** begin Data for processing **
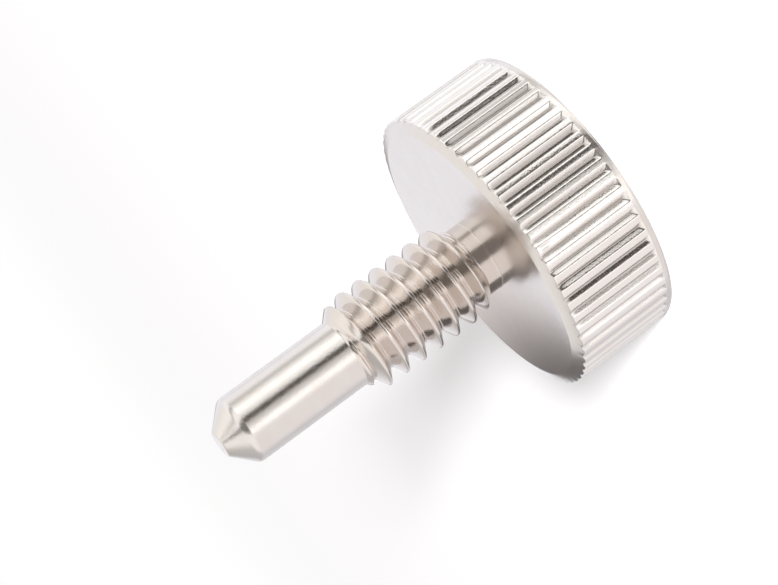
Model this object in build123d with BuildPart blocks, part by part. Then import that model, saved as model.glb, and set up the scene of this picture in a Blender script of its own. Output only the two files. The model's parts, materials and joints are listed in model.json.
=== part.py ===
"""Thumb screw: one turned piece.

A straight-knurled disc head, a short plain neck, a coarse right-hand thread and a long plain
dog point with a coned end. The screw stands on the flat outer face of its head.

Frame: millimetres. The origin is the middle of the head's outer face, and +Z runs along the
screw's axis to the point.
"""
from build123d import *
import os
from math import ceil, radians, tan

# ---------------------------------------------------------------- driving dimensions, mm
HEAD_DIAMETER = 19.05
HEAD_THICKNESS = 7.0
FACE_BEVEL_WIDTH = 0.88        # broad shallow bevel around the seating face, measured across
FACE_BEVEL_DEPTH = 0.30        # the same bevel, measured along the axis
OUTER_BEVEL = 0.15             # edge break around the outer face

KNURL_COUNT = 60
KNURL_DEPTH = 0.28             # 90 degree grooves, so each is twice as wide as it is deep
KNURL_ROOT_RADIUS = 0.07
KNURL_PLAIN_BAND = 0.45        # ungrooved band beside the outer face

NECK_LENGTH = 0.90
NECK_ALLOWANCE = 0.055         # the neck's radius over the thread's root

THREAD_DIAMETER = 6.20
THREAD_PITCH = 1.27
THREAD_LENGTH = 9.20
THREAD_ANGLE = 60.0            # between the flanks, in degrees
THREAD_FLAT = 1 / 9            # crest and root flats, as a share of the pitch
ROOT_TAPER = 0.02              # how much the root's radius falls towards the point
THREAD_RUN_IN = 1.1763         # turns of the helix before the neck's end, from +X
THREAD_RUN_OUT = 0.5           # turns of it, at the least, past the thread's end

POINT_LENGTH = 9.15
POINT_CLEARANCE = 0.025        # the point's radius under the root where they meet
POINT_FLAT_DIAMETER = 1.60     # the small flat that ends the 45 degree cone

OVERCUT = 0.20                 # how far a cutting shape reaches past what it cuts

# ---------------------------------------------------------------- sizes worked out from them
head_radius = HEAD_DIAMETER / 2
thread_radius = THREAD_DIAMETER / 2
thread_flat = THREAD_FLAT * THREAD_PITCH
flank_slope = tan(radians(THREAD_ANGLE / 2))
thread_depth = (THREAD_PITCH - 2 * thread_flat) / (2 * flank_slope)
root_radius = thread_radius - thread_depth
root_end_radius = root_radius - ROOT_TAPER
neck_radius = root_radius + NECK_ALLOWANCE
point_radius = root_end_radius - POINT_CLEARANCE
cone_length = point_radius - POINT_FLAT_DIAMETER / 2

neck_end = HEAD_THICKNESS + NECK_LENGTH
thread_end = neck_end + THREAD_LENGTH
overall_length = thread_end + POINT_LENGTH


# ---------------------------------------------------------------- the turned blank
with BuildPart() as blank:
    with BuildSketch(Plane.XZ):
        with BuildLine():
            Polyline(
                (0, 0),
                (head_radius - OUTER_BEVEL, 0),
                (head_radius, OUTER_BEVEL),
                (head_radius, HEAD_THICKNESS - FACE_BEVEL_DEPTH),
                (head_radius - FACE_BEVEL_WIDTH, HEAD_THICKNESS),
                (neck_radius, HEAD_THICKNESS),
                (neck_radius, neck_end),
                (root_radius, neck_end),
                (root_end_radius, thread_end - (root_end_radius - point_radius)),
                (point_radius, thread_end),
                (point_radius, overall_length - cone_length),
                (POINT_FLAT_DIAMETER / 2, overall_length),
                (0, overall_length),
                close=True,
            )
        make_face()
    revolve(axis=Axis.Z)


# ---------------------------------------------------------------- the knurl's grooves
with BuildSketch() as groove_section:
    with BuildLine():
        Polyline(
            (head_radius - KNURL_DEPTH, 0),
            (head_radius + OVERCUT, KNURL_DEPTH + OVERCUT),
            (head_radius + OVERCUT, -KNURL_DEPTH - OVERCUT),
            close=True,
        )
    make_face()
    fillet(groove_section.vertices().sort_by(Axis.X)[0], radius=KNURL_ROOT_RADIUS)

with BuildPart() as grooves:
    with BuildSketch():
        with PolarLocations(radius=0, count=KNURL_COUNT):
            add(groove_section.sketch)
    extrude(amount=HEAD_THICKNESS + OVERCUT)
    # Each groove's closed end rises at 45 degrees to the plain band.
    with BuildSketch(Plane.XZ):
        with BuildLine():
            Polyline(
                (head_radius + 2 * OVERCUT, KNURL_PLAIN_BAND - 2 * OVERCUT),
                (head_radius + 2 * OVERCUT, HEAD_THICKNESS + 2 * OVERCUT),
                (head_radius - KNURL_DEPTH - OVERCUT, HEAD_THICKNESS + 2 * OVERCUT),
                (head_radius - KNURL_DEPTH - OVERCUT, KNURL_PLAIN_BAND + KNURL_DEPTH + OVERCUT),
                close=True,
            )
        make_face()
    revolve(axis=Axis.Z, mode=Mode.INTERSECT)


# ---------------------------------------------------------------- the thread's ridge
ridge_start = neck_end - THREAD_RUN_IN * THREAD_PITCH
ridge_turns = ceil((thread_end - ridge_start) / THREAD_PITCH + THREAD_RUN_OUT)
ridge_inner = root_radius - OVERCUT / 2
ridge_base = thread_flat / 2 + (thread_radius - ridge_inner) * flank_slope

with BuildPart() as ridge:
    with BuildLine():
        Helix(
            pitch=THREAD_PITCH,
            height=ridge_turns * THREAD_PITCH,
            radius=root_radius,
            center=(0, 0, ridge_start),
        )
    with BuildSketch(Plane.XZ):
        with BuildLine():
            Polyline(
                (ridge_inner, ridge_start - ridge_base),
                (thread_radius, ridge_start - thread_flat / 2),
                (thread_radius, ridge_start + thread_flat / 2),
                (ridge_inner, ridge_start + ridge_base),
                close=True,
            )
        make_face()
    sweep(is_frenet=True)
    # A 45 degree cone ends the ridge at each end: one rises from the neck, one falls to the point.
    with BuildSketch(Plane.XZ):
        with BuildLine():
            Polyline(
                (ridge_inner - OVERCUT, neck_end),
                (neck_radius, neck_end),
                (thread_radius + OVERCUT, neck_end + (thread_radius + OVERCUT - neck_radius)),
                (thread_radius + OVERCUT, thread_end - (thread_radius + OVERCUT - point_radius)),
                (ridge_inner - OVERCUT, thread_end + (point_radius - ridge_inner + OVERCUT)),
                close=True,
            )
        make_face()
    revolve(axis=Axis.Z, mode=Mode.INTERSECT)


# ---------------------------------------------------------------- the finished screw
with BuildPart() as thumb_screw:
    add(blank.part)
    add(grooves.part, mode=Mode.SUBTRACT)
    add(ridge.part)

thumb_screw.part.label = "thumb_screw"

os.makedirs("parts", exist_ok=True)
export_step(thumb_screw.part, "parts/thumb_screw.step")
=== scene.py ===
"""Thumb screw in bright nickel plate, standing on its knurled head on a pale table."""

import json
from math import cos, degrees, pi, radians, sin

import bmesh
import bpy
import numpy as np
from mathutils import Matrix, Vector


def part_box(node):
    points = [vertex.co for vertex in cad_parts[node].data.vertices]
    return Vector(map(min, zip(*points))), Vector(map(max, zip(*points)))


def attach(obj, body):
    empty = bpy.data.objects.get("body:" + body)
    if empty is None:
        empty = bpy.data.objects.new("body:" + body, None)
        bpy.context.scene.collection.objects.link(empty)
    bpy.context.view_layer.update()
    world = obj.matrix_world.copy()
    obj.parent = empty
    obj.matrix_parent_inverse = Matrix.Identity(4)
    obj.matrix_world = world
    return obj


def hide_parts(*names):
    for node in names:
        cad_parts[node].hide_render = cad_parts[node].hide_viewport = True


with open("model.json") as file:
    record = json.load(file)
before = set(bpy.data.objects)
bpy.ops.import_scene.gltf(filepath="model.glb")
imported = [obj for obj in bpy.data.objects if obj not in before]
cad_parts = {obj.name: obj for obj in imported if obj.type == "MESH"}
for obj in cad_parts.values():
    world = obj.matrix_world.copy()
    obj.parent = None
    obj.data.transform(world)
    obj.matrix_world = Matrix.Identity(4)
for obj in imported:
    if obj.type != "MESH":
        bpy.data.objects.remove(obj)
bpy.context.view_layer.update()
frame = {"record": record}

bl_info = {
    "name": "Thumb screw",
    "version": (1, 0, 0),
    "blender": (4, 5, 0),
    "location": "3D View > Sidebar > Thumb screw",
    "description": "A knurled thumb screw with a dog point, its table and its lights",
    "category": "Add Mesh",
}

MM = 0.001
# Points of a mesh that are nearer than this are merged
WELD_GAP = 1e-7
# Well past the part, for the far end of an edge of which only the direction counts
FAR = 1.0
SCREW = "thumb_screw"

MOUNTS = {mount["name"]: mount for mount in frame["record"]["mounts"]}
LOW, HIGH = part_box(SCREW)
HEAD_RADIUS = (HIGH.x - LOW.x) / 2
TIP_HEIGHT = HIGH.z
FACE_HEIGHT = MOUNTS["seating_face"]["pos_m"][2]
POINT_RADIUS = MOUNTS["dog_point"]["dims"]["r_mm"] * MM
THREAD_RADIUS = MOUNTS["thread"]["dims"]["r_mm"] * MM
THREAD_LENGTH = MOUNTS["thread"]["dims"]["length_mm"] * MM
THREAD_START = MOUNTS["thread"]["pos_m"][2] - THREAD_LENGTH / 2
THREAD_STOP = THREAD_START + THREAD_LENGTH


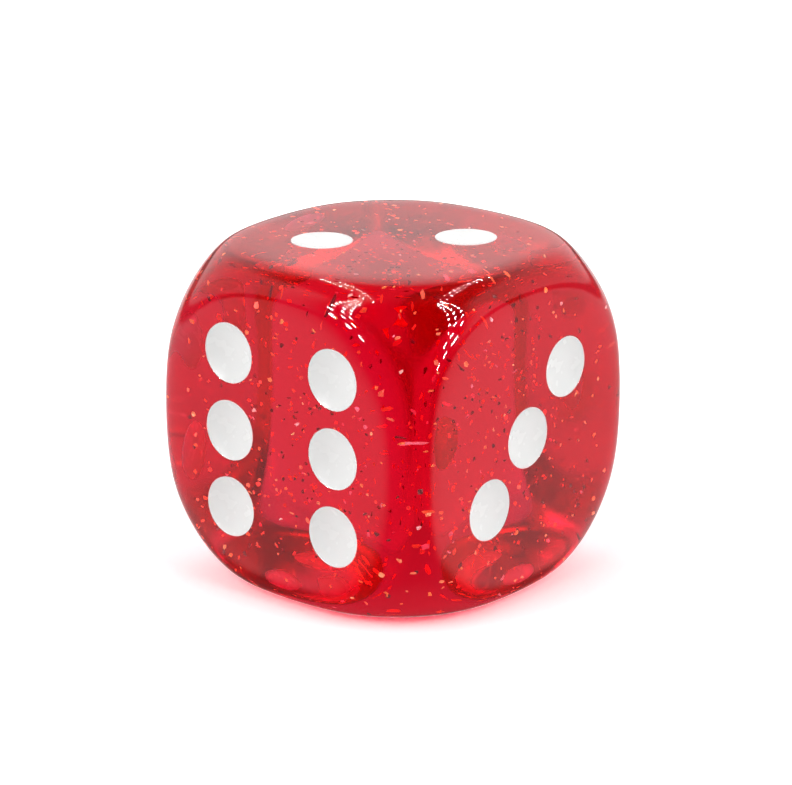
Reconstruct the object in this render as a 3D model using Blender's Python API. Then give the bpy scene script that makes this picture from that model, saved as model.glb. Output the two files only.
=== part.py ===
** end Data for processing **
### Direction
Return the entries above unchanged, starting at the first line and stopping after the line with "from math import ceil, radians, tan".

### Task output
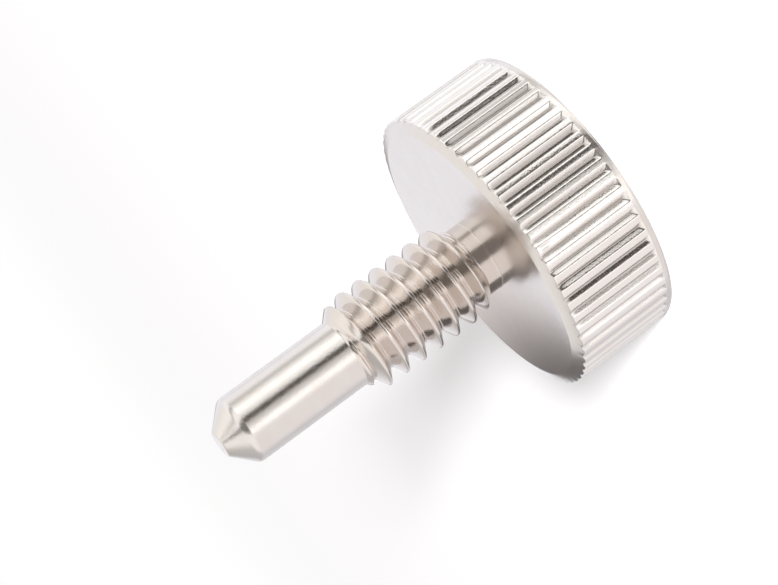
Model this object in build123d with BuildPart blocks, part by part. Then import that model, saved as model.glb, and set up the scene of this picture in a Blender script of its own. Output only the two files. The model's parts, materials and joints are listed in model.json.
=== part.py ===
"""Thumb screw: one turned piece.

A straight-knurled disc head, a short plain neck, a coarse right-hand thread and a long plain
dog point with a coned end. The screw stands on the flat outer face of its head.

Frame: millimetres. The origin is the middle of the head's outer face, and +Z runs along the
screw's axis to the point.
"""
from build123d import *
import os
from math import ceil, radians, tan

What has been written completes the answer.